Ok. PSU (probably obvious but my heads done in.) can you explain. And how do i know the case is big enough.

cheers yet again. 2 more answers and then i'm off to bed. cheers.


----------



## TheMatt

That is an AGP card so it won't be compatible. You want a PCIe card. Also avoid the X1650 Pro because most of them have underclocked DDR2.

What is your price range? You will need a new power supply (aka PSU) for the new video card. The one Gateway ships is not powerful enough.


----------



## penry

Price range depends on power price. I feel bad about getting him to buy this computer so i will pay to put it right. My missus isn't happy about it though.
He used all his holiday pay(his first job) so can update the card again in a year or so, so a card that will do to play call of duty 4 as cheap as poss. Can you give me details of the power supply as well.

Is it easy to fit. Do i just slot it in the spare slot.

A lot of questions but i want to put it right for him as quickly as poss.

cheers matt. much appreciated.

p.s where are you based. i'm uk.

Christmas doo today and tonight so may not get back to you for a couple of days unless your about before 12 my time today.

cheers again your a star.


----------



## TheMatt

Take a look at one of these choices:
http://www.ebuyer.com/product/135760
http://www.ebuyer.com/product/132535

And these for power supplies:
http://www.ebuyer.com/product/114933
http://www.ebuyer.com/product/115010

You simply have to push the card down into the PCIe slot and screw it into place. To install the power supply, you have to unplug all the connectors from the old one, unscrew it from the case, reattach the new one, and reconnect all the power connectors. Be sure when you are installing the power supply to make a note of which connectors went where so you don't forget to reconnect one.


----------



## penry

Cheers MATT. 

Happy christmas and new year. Your help is appreciated.
stu.


----------



## TheMatt

You're welcome. Happy holidays to you too. Post back if you have any other questions.


----------



## penry

Sorry could i just ask what the psu (i'm getting good at this) is inside this computer.(gateway) Or how i find out.

cheers again.stu


----------



## penry

Matt. Been on to gateway and they say it is 350w.

However they say that radeon x1650 won't play the game at full speed. Could you offer another alternative.

cheers stu


----------



## penry

ahhhh x1950. My mistake
cheers stu.


----------



## TheMatt

The X1950Pro will offer good performance in that game. What reason did they say it wouldn't play at full speed?


----------



## penry

sorry i told him the 1650 and didn't ask why it wouldn't. he told me that it was the marketing department who decided to advertise this computer as "premium graphics" when it hasn't. 

The reviews for both them cards you suggested are good but the 3850 sounds the safer bet. Mainly cos of the size. Do you agree.

How long will these cards give us before more updating. An estimate will do.
cheers stu


----------



## penry

Just to add. we are intel quadcore. is this still ok with ati graphic card.


----------



## TheMatt

The HD 3850 will be faster than the X1950Pro.

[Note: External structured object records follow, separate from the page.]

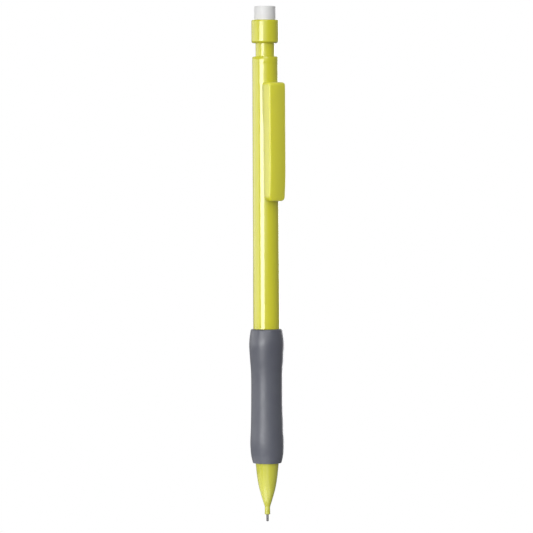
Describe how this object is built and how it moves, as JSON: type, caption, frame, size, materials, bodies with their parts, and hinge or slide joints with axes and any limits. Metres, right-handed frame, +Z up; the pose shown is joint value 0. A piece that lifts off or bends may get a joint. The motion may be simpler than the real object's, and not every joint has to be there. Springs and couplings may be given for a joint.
{
  "type": "mechanical pencil",
  "caption": "Push-button mechanical pencil with a slim yellow-green barrel, grey contoured rubber grip, moulded pocket clip, cone tip and white eraser in the button.",
  "frame": {"origin": "centre of the lead's flat writing end, on the pencil's axis", "axes": "+Z up the pencil's axis from the writing point to the eraser, -Y out of the barrel through the middle of the pocket clip"},
  "size_m": [0.0102, 0.0117, 0.15],
  "materials": {
    "yellow_green_plastic": "gloss",
    "grey_rubber": "matte",
    "white_vinyl": "matte",
    "natural_plastic": "satin",
    "brass": "satin",
    "spring_steel": "satin",
    "black_rubber": "matte",
    "graphite": "satin"
  },
  "bodies": {
    "root": {"barrel": "yellow_green_plastic", "nose_cone": "yellow_green_plastic", "rubber_grip": "grey_rubber", "barrel_end_bush": "yellow_green_plastic", "clip_root": "yellow_green_plastic", "return_spring": "spring_steel", "mechanism_sleeve": "natural_plastic", "lead_retainer": "black_rubber"},
    "plunger": {"push_button": "yellow_green_plastic", "lead_tube": "natural_plastic", "lead_funnel": "natural_plastic", "chuck_tube": "brass", "spare_lead_1": "graphite", "spare_lead_2": "graphite"},
    "eraser": {"eraser": "white_vinyl"},
    "jaw_1": {"chuck_jaw_1": "brass"},
    "jaw_2": {"chuck_jaw_2": "brass"},
    "jaw_3": {"chuck_jaw_3": "brass"},
    "clutch_ring": {"clutch_ring": "brass"},
    "lead": {"working_lead": "graphite"},
    "clip_arm": {"pocket_clip": "yellow_green_plastic"}
  },
  "joints": [
    {"name": "button_press", "type": "slide", "parent": "root", "child": "plunger", "axis": [0, 0, -1], "range_m": [0, 0.0035], "stiffness_N_per_m": 1000, "springref_m": -0.002, "deforming": ["return_spring"]},
    {"name": "jaw_1_open", "type": "hinge", "parent": "plunger", "child": "jaw_1", "pos_m": [0, -0.00087, 0.026], "axis": [-1, 0, 0], "range_deg": [0, 1.81]},
    {"name": "jaw_2_open", "type": "hinge", "parent": "plunger", "child": "jaw_2", "pos_m": [0.00075, 0.00044, 0.026], "axis": [0.5, -0.866, 0], "range_deg": [0, 1.81]},
    {"name": "jaw_3_open", "type": "hinge", "parent": "plunger", "child": "jaw_3", "pos_m": [-0.00075, 0.00044, 0.026], "axis": [0.5, 0.866, 0], "range_deg": [0, 1.81]},
    {"name": "ring_slide", "type": "slide", "parent": "root", "child": "clutch_ring", "axis": [0, 0, -1], "range_m": [0, 0.00105]},
    {"name": "lead_feed", "type": "slide", "parent": "root", "child": "lead", "axis": [0, 0, -1], "range_m": [-0.002, 0.036]},
    {"name": "eraser_pull", "type": "slide", "parent": "plunger", "child": "eraser", "axis": [0, 0, 1], "range_m": [0, 0.0046]},
    {"name": "clip_flex", "type": "hinge", "parent": "root", "child": "clip_arm", "pos_m": [0, -0.0065, 0.119], "axis": [-1, 0, 0], "range_deg": [0, 5], "stiffness_Nm_per_rad": 1.2}
  ],
  "couplings": [
    {"joint": "jaw_1_open", "follows": "button_press", "rad_per_m": 9},
    {"joint": "jaw_2_open", "follows": "button_press", "rad_per_m": 9},
    {"joint": "jaw_3_open", "follows": "button_press", "rad_per_m": 9},
    {"joint": "ring_slide", "follows": "button_press", "ratio": 0.3}
  ]
}
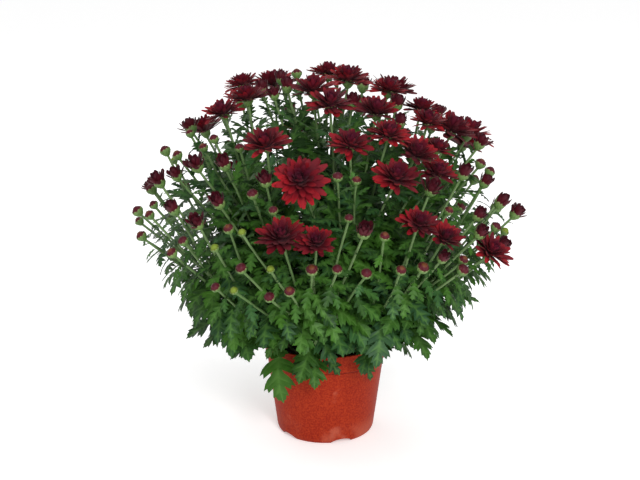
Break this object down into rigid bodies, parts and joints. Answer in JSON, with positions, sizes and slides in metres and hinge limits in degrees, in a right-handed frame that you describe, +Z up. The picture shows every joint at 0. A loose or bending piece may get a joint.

Depending on how many of the newest games you want to play, you could get a year or two out of that card. What brand graphics chipset you get is independent of the CPU manufacturer so you can use an Intel CPU and an ATi/AMD graphics card without any problems.


----------



## penry

Cheers Matt. Got STALKER working for him but not full spectrum. Ordered the coolmaster and that graphics card so a year possibly two is fine and really appreciate the help.
He's just started training as a plasterer by me, so should have plenty of money by the time he needs a new one.
thanks again you're a star.
have a good 2008.
stu.


----------



## TheMatt

No problem. :smile:


----------



## penry

Ok Matt.

Gear came and we had a go setting it up. However we have a problem. Here goes.

PSU unit.

Lead P3. This was a different connection piece to the origional. There were other connectors coming off (peripheral connectors) we used p12 as it was the same fit.
Lead P7.
the same as above. Again used P17 as that did fit.

Lead P1.
This was one piece on the origional but two pieces on the coolmaster. I pluggeg top top 20 pins into top and the 4 underneath to make up the 24 that was on the origional.

Graphic card.
I was a bit perplexed by the instructions but basically it would only fit 1 slot and that matched were the ports came out the back so think this is right. however crossfire seperate piece don't know what to do. it seemed to fit on the graphic card but don't know if the other end needs to go anywhere.(we just connected it to the garaphic card.) also not sure if we need to use external cable that came with it. x1300 and x1600 don't need it as they are newer model it says.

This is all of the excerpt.